#### Your objective:
Return, exactly as written, the run of lines that begins at the line containing "const weltMaterial = new" and ends at the line containing "for node in". Nothing outside that run belongs in the answer.

#### Supplied information:
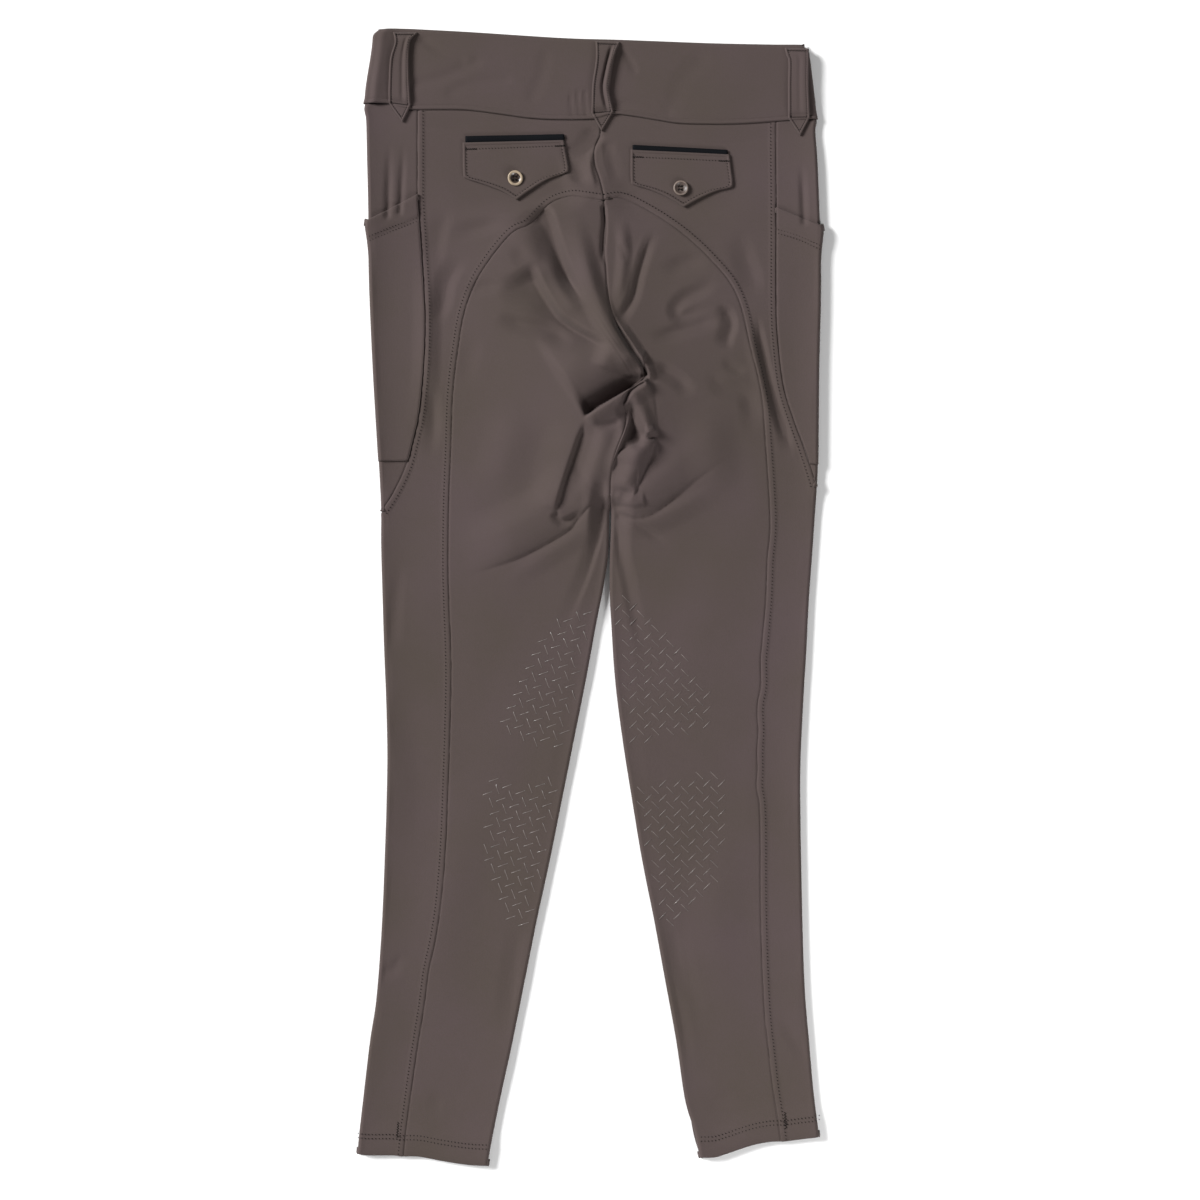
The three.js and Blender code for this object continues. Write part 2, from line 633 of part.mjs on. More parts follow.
// A belt loop is a folded strip that stands a little off the waistband and ends in a point below it
function beltLoop({ top, seam, tip }) {
  const stations = [
    { share: 0, half: 1, off: 0 },
    { share: 0.12, half: 0.98, off: 0.5 },
    { share: 0.35, half: 0.92, off: 1 },
    { share: 0.65, half: 0.9, off: 1 },
    { share: 0.9, half: 0.95, off: 0.35 },
    { share: 1, half: 0.96, off: 0 },
  ];
  const strip = stations.map(({ share, half, off }) => ({
    x: mix(top[0], seam[0], share),
    y: mix(top[1], seam[1], share),
    half: (half * LOOP.width) / 2,
    under: (x) => bandTop(x, 1 - share),
    off,
  }));
  const side = SIDES[top[0] < 0 ? 0 : 1];
  strip.push({ x: tip[0], y: tip[1], half: 1.2, under: (x) => clothTop(side, x, tip[1]), off: 0 });
  const across = [-1, -0.5, 0, 0.5, 1];
  const sections = strip.map(({ x, y, half, under, off }) => {
    const low = (u) => under(x + u * half) + GAP + LOOP.bulge * off + 0.5 * (1 - u * u);
    return {
      face: across.map((u) => [x + u * half, y, low(u) + LOOP.cloth]),
      back: across.map((u) => [x + u * half, y, low(u)]),
    };
  });
  return clothWall(sections);
}

// Places a flat outline on a back pocket: x across, y up from the flap's upper edge
function onPocket(side, outline) {
  const { x, y, turn } = BACK_POCKET[side.name];
  const [c, s] = [Math.cos(turn), Math.sin(turn)];
  return outline.map(([u, v]) => [x + u * c - v * s, y + u * s + v * c]);
}

function flapOutline() {
  const half = FLAP.width / 2;
  const shape = new THREE.Shape();
  shape.moveTo(-half, 0);
  shape.lineTo(-half, FLAP.corner - FLAP.side);
  shape.quadraticCurveTo(-half, -FLAP.side, FLAP.corner - half, -FLAP.side - 1);
  shape.quadraticCurveTo(-half * 0.45, -FLAP.side - 5, 0, -FLAP.point);
  shape.quadraticCurveTo(half * 0.45, -FLAP.side - 5, half - FLAP.corner, -FLAP.side - 1);
  shape.quadraticCurveTo(half, -FLAP.side, half, FLAP.corner - FLAP.side);
  shape.lineTo(half, 0);
  const points = shape.getPoints(6).map((p) => [p.x, p.y]);
  return points.filter(([u, v], n) => n === 0 || Math.hypot(u - points[n - 1][0], v - points[n - 1][1]) > 1e-6);
}

const FLAP_LOW = REST_TOP + GAP;

function flap(side) {
  return plate(onPocket(side, flapOutline()), FLAP_LOW, FLAP_LOW + FLAP_CLOTH);
}

function welt(side) {
  const half = WELT.width / 2;
  const strip = [
    [-half, GAP],
    [half, GAP],
    [half, GAP + WELT.height],
    [-half, GAP + WELT.height],
  ];
  return plate(onPocket(side, strip), FLAP_LOW, FLAP_LOW + WELT.cloth);
}

// A four-hole button with a raised rim and a dished middle
function button(side) {
  const { radius, rim, dish, height, hole, pitch, drop } = BUTTON;
  const profile = [
    [0, 0],
    [radius - 1, 0],
    [radius, 0.9],
    [radius, height - 0.7],
    [radius - 0.5, height],
    [radius - rim, height - 0.1],
    [radius - rim - 1, dish],
    [0, dish],
  ].map(([r, z]) => new THREE.Vector2(r, z));
  const lathe = new THREE.LatheGeometry(profile, 22).rotateX(Math.PI / 2);
  const [[x, y]] = onPocket(side, [[0, -drop]]);
  const low = FLAP_LOW + FLAP_CLOTH + GAP;
  let solid = manifoldFrom(lathe.translate(x, y, low));
  for (const [across, up] of [[-1, -1], [-1, 1], [1, -1], [1, 1]]) {
    const drill = new THREE.CylinderGeometry(hole, hole, 10, 8).rotateX(Math.PI / 2);
    drill.translate(x + (across * pitch) / 2, y + (up * pitch) / 2, low);
    solid = solid.subtract(manifoldFrom(drill));
  }
  return solid;
}

// Materials
const clothMaterial = new THREE.MeshStandardMaterial({ color: 0x5c504d, roughness: 0.82, metalness: 0 });
const weltMaterial = new THREE.MeshStandardMaterial({ color: 0x1d1d21, roughness: 0.6, metalness: 0 });
const buttonMaterial = new THREE.MeshStandardMaterial({ color: 0x6b5749, roughness: 0.3, metalness: 0 });

const breeches = new THREE.Group();
breeches.position.set(-ORIGIN.x, -ORIGIN.y, 0);

function add(name, solid, material = clothMaterial) {
  const mesh = new THREE.Mesh(geometryOf(solid), material);
  mesh.name = name;
  breeches.add(mesh);
}

add('waistband', waistband());
LOOPS.forEach((loop) => add(loop.name, beltLoop(loop)));
for (const side of SIDES) {
  const { name } = side;
  const sheet = sheetOf(side);
  const inner = sheet.subtract(outsideOf(side, SIDE_SEAM[name], -GAP / 2));
  add(`side_panel_${name}`, sheet.intersect(outsideOf(side, SIDE_SEAM[name], GAP / 2)));
  add(`hip_leg_panel_${name}`, inner.intersect(outsideOf(side, SEAT_SEAM[name], GAP / 2)));
  add(`seat_leg_panel_${name}`, inner.subtract(outsideOf(side, SEAT_SEAM[name], -GAP / 2)));
  add(`side_pocket_${name}`, sidePocketOf(side));
  add(`front_panel_${name}`, frontOf(side));
  add(`back_pocket_welt_${name}`, welt(side), weltMaterial);
  add(`back_pocket_flap_${name}`, flap(side));
  add(`pocket_button_${name}`, button(side), buttonMaterial);
}

export default breeches;
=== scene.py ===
# Riding breeches laid flat with the seat up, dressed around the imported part.
# Points of the layout are (across, down) in steps of 0.84 mm, seen from straight above.
# Heights, widths and sizes are in millimetres. x runs to the right, and y up to the waist at the top.

import math

import bpy
import numpy as np
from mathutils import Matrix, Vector


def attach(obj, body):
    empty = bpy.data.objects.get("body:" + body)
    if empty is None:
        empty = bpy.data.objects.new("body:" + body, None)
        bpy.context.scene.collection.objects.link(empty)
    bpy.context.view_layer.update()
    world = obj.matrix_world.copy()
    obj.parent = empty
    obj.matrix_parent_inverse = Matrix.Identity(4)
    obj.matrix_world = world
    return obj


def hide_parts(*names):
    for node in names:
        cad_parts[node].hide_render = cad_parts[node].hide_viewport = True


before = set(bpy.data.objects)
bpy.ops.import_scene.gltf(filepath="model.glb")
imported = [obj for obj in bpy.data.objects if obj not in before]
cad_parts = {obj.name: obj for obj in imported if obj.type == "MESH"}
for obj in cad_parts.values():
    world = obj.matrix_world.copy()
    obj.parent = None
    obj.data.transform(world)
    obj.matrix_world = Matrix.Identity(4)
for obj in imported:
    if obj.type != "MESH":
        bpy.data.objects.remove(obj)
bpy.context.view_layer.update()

STEP = 0.84
MIDDLE = (589.5, 596.0)  # the layout point that x and y are measured from
SHIFT = (-0.28, 0.68)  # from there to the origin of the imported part
PER_METRE = 1000
CLOTH = 1.2
ROLL = 2.8  # radius of an edge that goes round to the underside
REST_TOP = 3.4  # level of the upper layer where it lies flat
LOWEST = 2.6  # troughs below this level are pressed together
GIVE = 0.12  # how much of their depth stays
LEG_TOP = 85  # y where the legs part
BAND_TOP = 5.2
BAND_ROLL = 3.3
BAND_HEIGHT = 62
POCKET_STEP = 1.6  # how far a side pocket lies outside the yoke
HEM_DEPTH = 16.5
HEM_ROWS = (0, 3.4)  # the two stitch rows, measured down from the depth of the hem
TOPSTITCH = 4.5  # from a seam to the stitch row beside it
SIDES = {"left": -1, "right": 1}
APEX = (604, 200.5)  # where the seat seams meet the centre seam
CROTCH = (610.4, 505)

# Layout curves
OUTER = {
    "left": [(366.5, 100), (364, 112), (366, 122), (367, 160), (368, 200), (368.5, 235), (369.5, 285),
             (371.5, 335), (374, 385), (377, 435), (379.5, 475), (381, 510), (381, 545), (382.5, 600),
             (384, 650), (386, 700), (387.2, 755), (386.2, 810), (384.5, 860), (382.5, 910), (379.5, 960),
             (375.5, 1005), (370, 1040), (363.5, 1095), (359.5, 1130), (357.4, 1153)],
    "right": [(816, 100), (817, 120), (815.5, 132), (817.5, 160), (819.5, 210), (820.5, 250), (820.5, 300),
              (819, 360), (818.3, 420), (817.8, 470), (816, 500), (813, 545), (809, 600), (806.5, 650),
              (803.5, 700), (800.7, 760), (800.5, 810), (801.5, 870), (802.8, 930), (805, 990),
              (809.5, 1045), (813.5, 1090), (818, 1125), (819.8, 1140)],
}
INNER = {
    "left": [(609.2, 500), (609, 530), (608, 556), (603, 590), (597, 620), (586, 680), (574, 740),
             (562, 800), (550, 860), (537, 920), (525, 980), (513, 1040), (500, 1100), (490, 1150),
             (487.5, 1168)],
    "right": [(611.6, 500), (610.8, 530), (609.8, 556), (609.6, 590), (611, 620), (615, 680), (622.5, 740),
              (632, 800), (642, 860), (654, 920), (665, 980), (676, 1040), (685, 1100), (694, 1130),
              (700.5, 1160)],
}
WAIST_SEAM = [(360, 104), (388, 104), (400, 107.5), (413, 110), (440, 110), (468, 110.5), (500, 114.5),
              (531, 118.6), (560, 120), (589, 119.6), (600, 118), (614, 114.5), (633, 116.4), (658, 120.5),
              (684, 124), (735, 124.3), (786, 121), (805, 120), (824, 119)]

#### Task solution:
const weltMaterial = new THREE.MeshStandardMaterial({ color: 0x1d1d21, roughness: 0.6, metalness: 0 });
const buttonMaterial = new THREE.MeshStandardMaterial({ color: 0x6b5749, roughness: 0.3, metalness: 0 });

const breeches = new THREE.Group();
breeches.position.set(-ORIGIN.x, -ORIGIN.y, 0);

function add(name, solid, material = clothMaterial) {
  const mesh = new THREE.Mesh(geometryOf(solid), material);
  mesh.name = name;
  breeches.add(mesh);
}

add('waistband', waistband());
LOOPS.forEach((loop) => add(loop.name, beltLoop(loop)));
for (const side of SIDES) {
  const { name } = side;
  const sheet = sheetOf(side);
  const inner = sheet.subtract(outsideOf(side, SIDE_SEAM[name], -GAP / 2));
  add(`side_panel_${name}`, sheet.intersect(outsideOf(side, SIDE_SEAM[name], GAP / 2)));
  add(`hip_leg_panel_${name}`, inner.intersect(outsideOf(side, SEAT_SEAM[name], GAP / 2)));
  add(`seat_leg_panel_${name}`, inner.subtract(outsideOf(side, SEAT_SEAM[name], -GAP / 2)));
  add(`side_pocket_${name}`, sidePocketOf(side));
  add(`front_panel_${name}`, frontOf(side));
  add(`back_pocket_welt_${name}`, welt(side), weltMaterial);
  add(`back_pocket_flap_${name}`, flap(side));
  add(`pocket_button_${name}`, button(side), buttonMaterial);
}

export default breeches;
=== scene.py ===
# Riding breeches laid flat with the seat up, dressed around the imported part.
# Points of the layout are (across, down) in steps of 0.84 mm, seen from straight above.
# Heights, widths and sizes are in millimetres. x runs to the right, and y up to the waist at the top.

import math

import bpy
import numpy as np
from mathutils import Matrix, Vector


def attach(obj, body):
    empty = bpy.data.objects.get("body:" + body)
    if empty is None:
        empty = bpy.data.objects.new("body:" + body, None)
        bpy.context.scene.collection.objects.link(empty)
    bpy.context.view_layer.update()
    world = obj.matrix_world.copy()
    obj.parent = empty
    obj.matrix_parent_inverse = Matrix.Identity(4)
    obj.matrix_world = world
    return obj


def hide_parts(*names):
    for node in names:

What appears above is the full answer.